*Task material:*
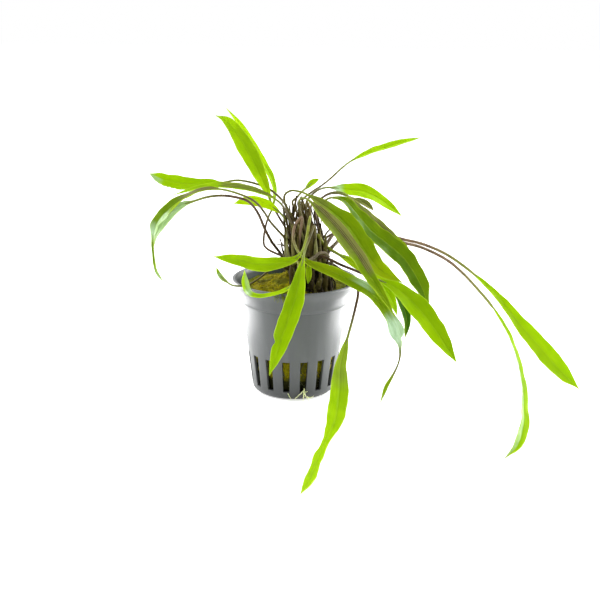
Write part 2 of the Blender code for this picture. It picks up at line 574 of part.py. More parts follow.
...
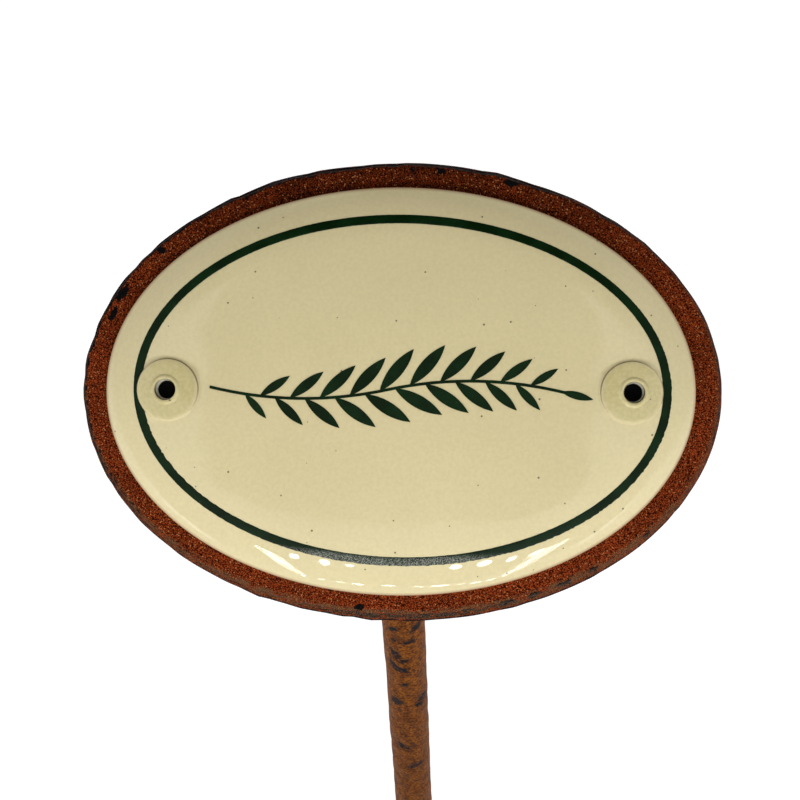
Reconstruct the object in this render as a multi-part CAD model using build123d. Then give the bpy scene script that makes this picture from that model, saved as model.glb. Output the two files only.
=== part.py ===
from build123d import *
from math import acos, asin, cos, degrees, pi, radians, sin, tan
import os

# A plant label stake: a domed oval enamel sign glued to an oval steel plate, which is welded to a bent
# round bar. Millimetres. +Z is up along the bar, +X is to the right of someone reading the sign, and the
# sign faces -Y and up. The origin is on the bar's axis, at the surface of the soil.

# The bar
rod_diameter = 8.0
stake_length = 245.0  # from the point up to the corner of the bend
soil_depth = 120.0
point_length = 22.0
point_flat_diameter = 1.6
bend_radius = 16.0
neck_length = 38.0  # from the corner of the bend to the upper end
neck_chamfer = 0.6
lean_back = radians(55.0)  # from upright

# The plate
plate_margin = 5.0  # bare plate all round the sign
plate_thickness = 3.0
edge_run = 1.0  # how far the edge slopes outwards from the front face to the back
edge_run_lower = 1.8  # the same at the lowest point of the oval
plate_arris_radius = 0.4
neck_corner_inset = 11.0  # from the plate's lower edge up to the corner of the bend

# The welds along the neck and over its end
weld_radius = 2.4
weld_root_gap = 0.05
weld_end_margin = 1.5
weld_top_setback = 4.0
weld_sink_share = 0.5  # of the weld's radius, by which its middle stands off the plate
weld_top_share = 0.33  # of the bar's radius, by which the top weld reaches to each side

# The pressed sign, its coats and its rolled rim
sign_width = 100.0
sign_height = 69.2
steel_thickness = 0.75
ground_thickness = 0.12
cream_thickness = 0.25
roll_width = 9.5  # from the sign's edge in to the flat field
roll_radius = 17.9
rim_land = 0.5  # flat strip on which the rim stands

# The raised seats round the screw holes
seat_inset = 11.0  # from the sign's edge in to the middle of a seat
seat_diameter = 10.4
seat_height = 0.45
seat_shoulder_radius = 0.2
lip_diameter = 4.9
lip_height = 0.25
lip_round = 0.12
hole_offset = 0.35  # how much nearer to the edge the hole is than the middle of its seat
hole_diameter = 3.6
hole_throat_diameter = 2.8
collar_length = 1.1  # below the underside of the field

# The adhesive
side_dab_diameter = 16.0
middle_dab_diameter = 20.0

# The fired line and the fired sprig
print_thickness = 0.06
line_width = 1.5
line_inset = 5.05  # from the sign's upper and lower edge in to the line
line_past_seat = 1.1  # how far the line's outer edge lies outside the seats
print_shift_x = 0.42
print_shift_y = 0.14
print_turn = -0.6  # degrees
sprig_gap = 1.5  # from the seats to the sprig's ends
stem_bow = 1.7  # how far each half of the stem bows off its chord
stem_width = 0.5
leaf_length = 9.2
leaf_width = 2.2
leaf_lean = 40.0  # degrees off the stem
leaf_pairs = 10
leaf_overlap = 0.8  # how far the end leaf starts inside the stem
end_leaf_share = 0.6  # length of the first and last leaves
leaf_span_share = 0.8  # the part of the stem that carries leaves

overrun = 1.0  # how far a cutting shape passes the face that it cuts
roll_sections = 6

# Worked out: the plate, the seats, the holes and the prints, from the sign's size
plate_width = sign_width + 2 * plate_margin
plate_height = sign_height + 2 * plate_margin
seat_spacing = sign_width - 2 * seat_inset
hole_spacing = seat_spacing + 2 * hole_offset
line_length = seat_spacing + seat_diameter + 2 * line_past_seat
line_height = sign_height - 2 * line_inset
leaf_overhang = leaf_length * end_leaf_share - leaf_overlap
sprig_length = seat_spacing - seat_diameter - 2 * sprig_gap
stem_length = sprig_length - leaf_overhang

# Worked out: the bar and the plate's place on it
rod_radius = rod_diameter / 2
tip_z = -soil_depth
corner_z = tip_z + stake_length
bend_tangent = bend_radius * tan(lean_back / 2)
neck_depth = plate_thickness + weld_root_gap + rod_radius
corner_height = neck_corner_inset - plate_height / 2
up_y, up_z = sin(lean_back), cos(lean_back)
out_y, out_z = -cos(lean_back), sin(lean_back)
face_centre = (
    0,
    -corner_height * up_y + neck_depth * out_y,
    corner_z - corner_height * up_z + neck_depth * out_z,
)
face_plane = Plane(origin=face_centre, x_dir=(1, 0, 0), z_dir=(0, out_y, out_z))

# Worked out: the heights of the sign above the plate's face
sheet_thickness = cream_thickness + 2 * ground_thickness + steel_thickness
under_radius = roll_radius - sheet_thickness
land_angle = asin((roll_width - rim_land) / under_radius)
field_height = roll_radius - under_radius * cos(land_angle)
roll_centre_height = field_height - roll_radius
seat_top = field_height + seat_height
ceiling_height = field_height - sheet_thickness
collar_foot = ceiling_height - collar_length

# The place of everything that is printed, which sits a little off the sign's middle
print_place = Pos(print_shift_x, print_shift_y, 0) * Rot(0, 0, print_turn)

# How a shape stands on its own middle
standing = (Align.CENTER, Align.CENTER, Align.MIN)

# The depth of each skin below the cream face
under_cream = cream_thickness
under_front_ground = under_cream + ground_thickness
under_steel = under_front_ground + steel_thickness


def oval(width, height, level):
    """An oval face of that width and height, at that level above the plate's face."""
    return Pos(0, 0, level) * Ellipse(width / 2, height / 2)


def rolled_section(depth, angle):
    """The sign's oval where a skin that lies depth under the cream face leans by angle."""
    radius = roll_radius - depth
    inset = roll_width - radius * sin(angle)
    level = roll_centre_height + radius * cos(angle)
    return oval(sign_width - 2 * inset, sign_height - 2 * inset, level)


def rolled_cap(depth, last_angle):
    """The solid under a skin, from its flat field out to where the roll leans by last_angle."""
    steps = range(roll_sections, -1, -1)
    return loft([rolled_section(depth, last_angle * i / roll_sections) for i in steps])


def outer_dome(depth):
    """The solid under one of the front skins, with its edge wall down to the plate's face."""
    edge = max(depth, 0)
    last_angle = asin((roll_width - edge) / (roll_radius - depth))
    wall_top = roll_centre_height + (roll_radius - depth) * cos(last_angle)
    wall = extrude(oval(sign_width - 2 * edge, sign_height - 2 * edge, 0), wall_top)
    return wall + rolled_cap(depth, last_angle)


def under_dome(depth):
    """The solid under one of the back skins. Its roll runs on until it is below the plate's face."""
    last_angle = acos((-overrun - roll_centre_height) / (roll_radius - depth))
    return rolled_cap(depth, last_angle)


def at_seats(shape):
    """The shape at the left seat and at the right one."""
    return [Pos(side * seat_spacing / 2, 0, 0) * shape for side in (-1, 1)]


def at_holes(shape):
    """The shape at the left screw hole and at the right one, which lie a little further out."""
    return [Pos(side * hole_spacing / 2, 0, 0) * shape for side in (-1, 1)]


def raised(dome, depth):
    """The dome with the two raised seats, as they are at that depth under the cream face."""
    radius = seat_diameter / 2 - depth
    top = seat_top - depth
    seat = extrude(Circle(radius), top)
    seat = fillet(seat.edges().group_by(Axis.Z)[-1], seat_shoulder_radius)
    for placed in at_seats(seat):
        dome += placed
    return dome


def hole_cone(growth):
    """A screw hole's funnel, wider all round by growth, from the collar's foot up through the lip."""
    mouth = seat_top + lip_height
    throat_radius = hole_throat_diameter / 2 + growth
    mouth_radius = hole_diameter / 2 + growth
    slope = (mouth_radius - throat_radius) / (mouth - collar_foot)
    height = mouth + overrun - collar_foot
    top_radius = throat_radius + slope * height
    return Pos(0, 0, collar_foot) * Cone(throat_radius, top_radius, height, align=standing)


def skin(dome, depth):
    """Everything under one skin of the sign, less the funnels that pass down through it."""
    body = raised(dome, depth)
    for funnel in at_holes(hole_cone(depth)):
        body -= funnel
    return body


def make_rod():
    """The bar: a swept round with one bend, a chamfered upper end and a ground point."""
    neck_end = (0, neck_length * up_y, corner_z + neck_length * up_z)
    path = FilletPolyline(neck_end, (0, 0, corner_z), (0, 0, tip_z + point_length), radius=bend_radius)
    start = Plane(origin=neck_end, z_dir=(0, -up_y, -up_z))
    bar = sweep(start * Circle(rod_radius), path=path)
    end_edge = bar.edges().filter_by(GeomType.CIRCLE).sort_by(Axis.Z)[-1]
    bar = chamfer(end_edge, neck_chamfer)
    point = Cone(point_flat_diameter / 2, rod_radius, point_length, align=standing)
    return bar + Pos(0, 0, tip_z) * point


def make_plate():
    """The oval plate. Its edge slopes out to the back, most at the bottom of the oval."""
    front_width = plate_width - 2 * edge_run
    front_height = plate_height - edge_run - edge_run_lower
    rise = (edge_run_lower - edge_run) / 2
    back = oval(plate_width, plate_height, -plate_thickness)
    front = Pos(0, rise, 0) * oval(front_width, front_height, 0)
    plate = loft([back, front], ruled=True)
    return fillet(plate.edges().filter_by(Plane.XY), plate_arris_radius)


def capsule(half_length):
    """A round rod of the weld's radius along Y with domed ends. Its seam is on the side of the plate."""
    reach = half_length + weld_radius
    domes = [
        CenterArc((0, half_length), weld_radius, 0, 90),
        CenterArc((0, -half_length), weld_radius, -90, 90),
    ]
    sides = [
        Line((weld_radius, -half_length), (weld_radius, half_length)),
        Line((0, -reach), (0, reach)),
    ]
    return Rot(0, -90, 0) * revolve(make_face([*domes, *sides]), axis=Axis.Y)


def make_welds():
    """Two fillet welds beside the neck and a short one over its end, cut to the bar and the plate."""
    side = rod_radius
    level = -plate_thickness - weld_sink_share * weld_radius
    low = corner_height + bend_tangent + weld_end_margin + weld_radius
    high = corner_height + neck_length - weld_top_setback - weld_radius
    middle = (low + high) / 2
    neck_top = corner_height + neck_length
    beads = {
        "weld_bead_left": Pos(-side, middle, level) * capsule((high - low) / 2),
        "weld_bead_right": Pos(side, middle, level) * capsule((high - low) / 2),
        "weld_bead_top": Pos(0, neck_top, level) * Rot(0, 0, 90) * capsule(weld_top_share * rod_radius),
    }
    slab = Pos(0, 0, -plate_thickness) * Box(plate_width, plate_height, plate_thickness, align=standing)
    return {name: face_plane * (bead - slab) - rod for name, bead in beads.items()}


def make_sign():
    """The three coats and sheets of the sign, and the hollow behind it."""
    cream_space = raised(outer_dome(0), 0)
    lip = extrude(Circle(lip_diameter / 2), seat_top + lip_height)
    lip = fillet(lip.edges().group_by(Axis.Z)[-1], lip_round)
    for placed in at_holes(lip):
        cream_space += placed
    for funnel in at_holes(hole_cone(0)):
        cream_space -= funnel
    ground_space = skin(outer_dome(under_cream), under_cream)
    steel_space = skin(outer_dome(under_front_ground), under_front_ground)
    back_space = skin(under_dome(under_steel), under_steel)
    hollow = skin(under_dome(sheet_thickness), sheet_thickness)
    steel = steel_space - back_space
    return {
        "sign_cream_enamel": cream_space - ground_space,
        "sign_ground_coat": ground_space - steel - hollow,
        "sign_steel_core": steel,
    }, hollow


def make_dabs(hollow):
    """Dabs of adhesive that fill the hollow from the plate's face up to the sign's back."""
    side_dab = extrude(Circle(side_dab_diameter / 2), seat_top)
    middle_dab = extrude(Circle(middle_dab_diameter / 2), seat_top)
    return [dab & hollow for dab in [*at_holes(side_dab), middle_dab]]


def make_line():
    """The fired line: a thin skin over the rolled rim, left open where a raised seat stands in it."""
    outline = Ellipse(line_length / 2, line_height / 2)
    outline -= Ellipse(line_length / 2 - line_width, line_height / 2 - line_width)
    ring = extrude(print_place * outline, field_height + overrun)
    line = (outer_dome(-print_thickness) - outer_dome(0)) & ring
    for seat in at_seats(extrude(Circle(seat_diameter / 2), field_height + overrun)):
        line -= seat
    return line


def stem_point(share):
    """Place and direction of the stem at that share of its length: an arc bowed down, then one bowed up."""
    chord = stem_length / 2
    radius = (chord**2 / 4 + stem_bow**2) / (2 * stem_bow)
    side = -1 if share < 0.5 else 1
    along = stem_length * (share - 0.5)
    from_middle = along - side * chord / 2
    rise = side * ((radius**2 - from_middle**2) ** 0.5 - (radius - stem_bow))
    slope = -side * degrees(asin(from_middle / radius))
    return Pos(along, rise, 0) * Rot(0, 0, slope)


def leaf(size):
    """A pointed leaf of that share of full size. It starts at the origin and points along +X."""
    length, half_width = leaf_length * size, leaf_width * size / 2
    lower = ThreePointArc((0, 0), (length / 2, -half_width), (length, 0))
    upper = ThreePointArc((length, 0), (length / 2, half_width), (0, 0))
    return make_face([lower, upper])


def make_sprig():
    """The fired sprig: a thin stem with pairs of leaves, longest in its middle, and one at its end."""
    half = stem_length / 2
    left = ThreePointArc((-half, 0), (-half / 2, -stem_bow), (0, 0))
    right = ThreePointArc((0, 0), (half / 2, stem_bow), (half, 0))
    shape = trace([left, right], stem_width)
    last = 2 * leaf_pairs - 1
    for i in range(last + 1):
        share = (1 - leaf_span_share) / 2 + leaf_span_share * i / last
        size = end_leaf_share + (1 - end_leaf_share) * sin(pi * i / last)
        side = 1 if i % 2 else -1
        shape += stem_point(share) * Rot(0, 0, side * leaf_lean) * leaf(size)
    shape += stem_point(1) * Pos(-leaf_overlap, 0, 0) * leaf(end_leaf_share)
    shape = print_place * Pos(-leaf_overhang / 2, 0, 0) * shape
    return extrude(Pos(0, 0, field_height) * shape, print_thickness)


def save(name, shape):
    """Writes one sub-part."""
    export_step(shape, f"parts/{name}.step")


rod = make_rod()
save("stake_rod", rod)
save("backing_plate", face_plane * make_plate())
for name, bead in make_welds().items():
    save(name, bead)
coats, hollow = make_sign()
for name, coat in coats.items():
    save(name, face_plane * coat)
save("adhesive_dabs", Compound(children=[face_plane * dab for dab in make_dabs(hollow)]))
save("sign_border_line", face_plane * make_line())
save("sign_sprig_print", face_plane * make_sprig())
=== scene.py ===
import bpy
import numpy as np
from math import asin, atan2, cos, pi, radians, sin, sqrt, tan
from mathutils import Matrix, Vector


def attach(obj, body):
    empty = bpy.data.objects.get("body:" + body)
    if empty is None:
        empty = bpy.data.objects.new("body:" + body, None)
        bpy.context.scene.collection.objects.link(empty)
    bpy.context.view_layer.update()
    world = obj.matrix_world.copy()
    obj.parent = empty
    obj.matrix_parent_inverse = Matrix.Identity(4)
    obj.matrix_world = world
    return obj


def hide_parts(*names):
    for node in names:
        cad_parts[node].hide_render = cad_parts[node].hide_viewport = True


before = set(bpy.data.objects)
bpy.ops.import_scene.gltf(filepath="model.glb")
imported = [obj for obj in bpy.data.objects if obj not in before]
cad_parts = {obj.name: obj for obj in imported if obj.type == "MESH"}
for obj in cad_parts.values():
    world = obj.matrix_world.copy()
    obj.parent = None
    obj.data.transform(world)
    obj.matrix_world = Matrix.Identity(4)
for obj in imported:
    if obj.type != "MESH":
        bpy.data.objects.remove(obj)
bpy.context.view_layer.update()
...
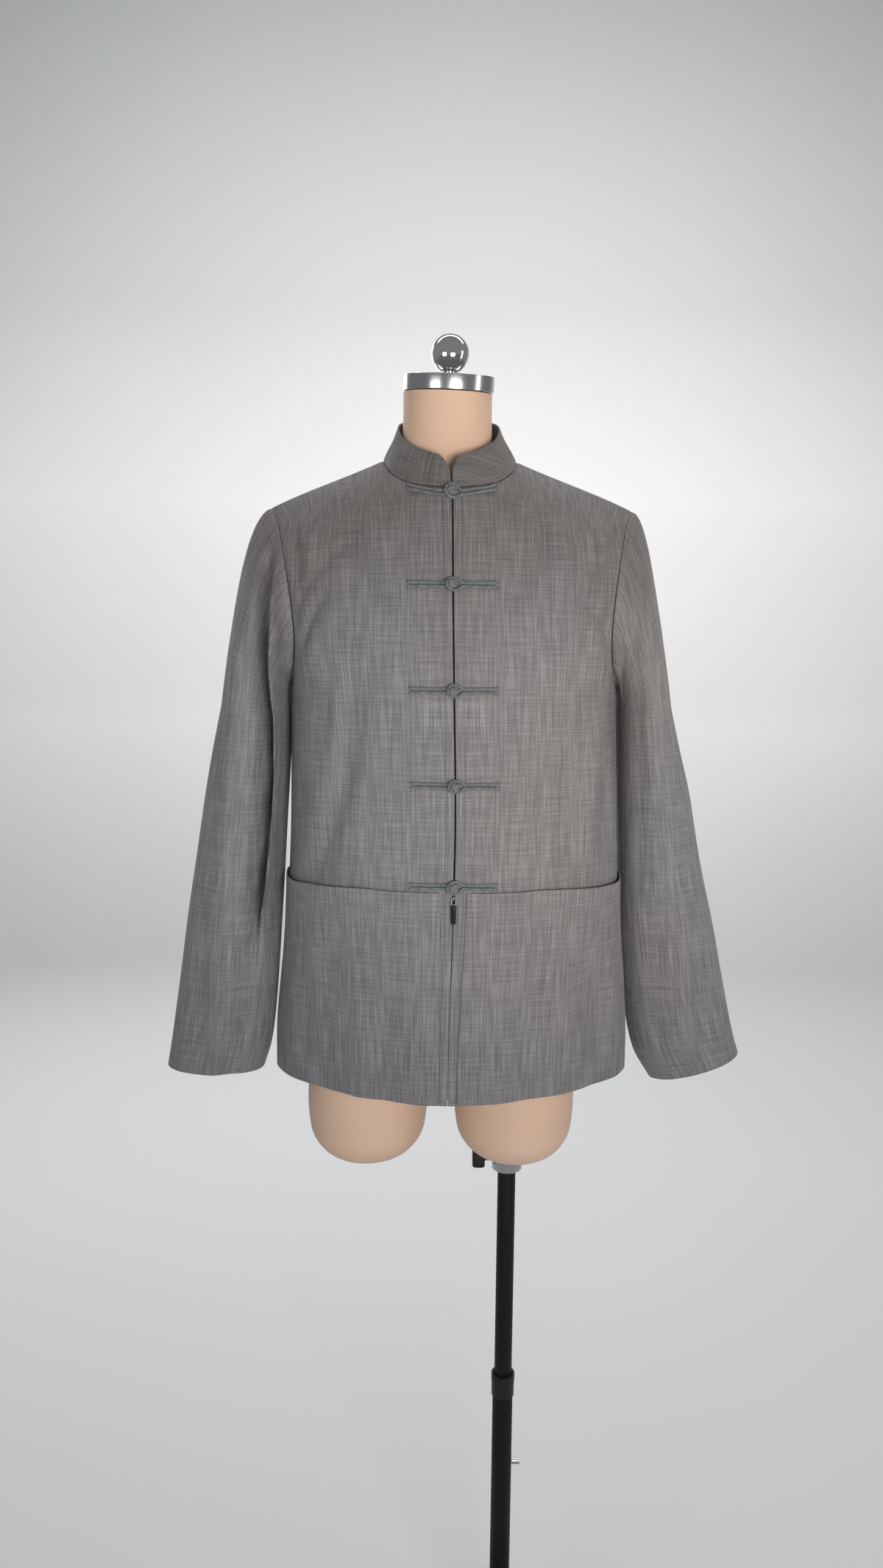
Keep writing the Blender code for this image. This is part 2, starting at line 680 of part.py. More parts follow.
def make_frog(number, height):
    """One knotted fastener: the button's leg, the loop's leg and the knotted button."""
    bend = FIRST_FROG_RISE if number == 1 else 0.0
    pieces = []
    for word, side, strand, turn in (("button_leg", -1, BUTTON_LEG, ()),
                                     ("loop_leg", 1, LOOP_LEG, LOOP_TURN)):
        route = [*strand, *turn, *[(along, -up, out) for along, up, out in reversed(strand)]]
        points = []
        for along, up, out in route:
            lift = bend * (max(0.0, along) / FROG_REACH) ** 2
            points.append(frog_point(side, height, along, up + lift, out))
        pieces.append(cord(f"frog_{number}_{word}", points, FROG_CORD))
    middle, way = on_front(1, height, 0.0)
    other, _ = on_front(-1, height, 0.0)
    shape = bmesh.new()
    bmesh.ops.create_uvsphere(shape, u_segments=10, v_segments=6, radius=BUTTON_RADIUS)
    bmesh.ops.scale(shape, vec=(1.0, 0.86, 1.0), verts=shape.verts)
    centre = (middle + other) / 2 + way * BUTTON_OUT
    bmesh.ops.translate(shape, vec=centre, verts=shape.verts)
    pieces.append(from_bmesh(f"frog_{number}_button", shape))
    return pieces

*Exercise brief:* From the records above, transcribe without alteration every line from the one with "rod = make_rod()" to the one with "obj.parent = None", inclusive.

*The completed task:*
rod = make_rod()
save("stake_rod", rod)
save("backing_plate", face_plane * make_plate())
for name, bead in make_welds().items():
    save(name, bead)
coats, hollow = make_sign()
for name, coat in coats.items():
    save(name, face_plane * coat)
save("adhesive_dabs", Compound(children=[face_plane * dab for dab in make_dabs(hollow)]))
save("sign_border_line", face_plane * make_line())
save("sign_sprig_print", face_plane * make_sprig())
=== scene.py ===
import bpy
import numpy as np
from math import asin, atan2, cos, pi, radians, sin, sqrt, tan
from mathutils import Matrix, Vector


def attach(obj, body):
    empty = bpy.data.objects.get("body:" + body)
    if empty is None:
        empty = bpy.data.objects.new("body:" + body, None)
        bpy.context.scene.collection.objects.link(empty)
    bpy.context.view_layer.update()
    world = obj.matrix_world.copy()
    obj.parent = empty
    obj.matrix_parent_inverse = Matrix.Identity(4)
    obj.matrix_world = world
    return obj


def hide_parts(*names):
    for node in names:
        cad_parts[node].hide_render = cad_parts[node].hide_viewport = True


before = set(bpy.data.objects)
bpy.ops.import_scene.gltf(filepath="model.glb")
imported = [obj for obj in bpy.data.objects if obj not in before]
cad_parts = {obj.name: obj for obj in imported if obj.type == "MESH"}
for obj in cad_parts.values():
    world = obj.matrix_world.copy()
    obj.parent = None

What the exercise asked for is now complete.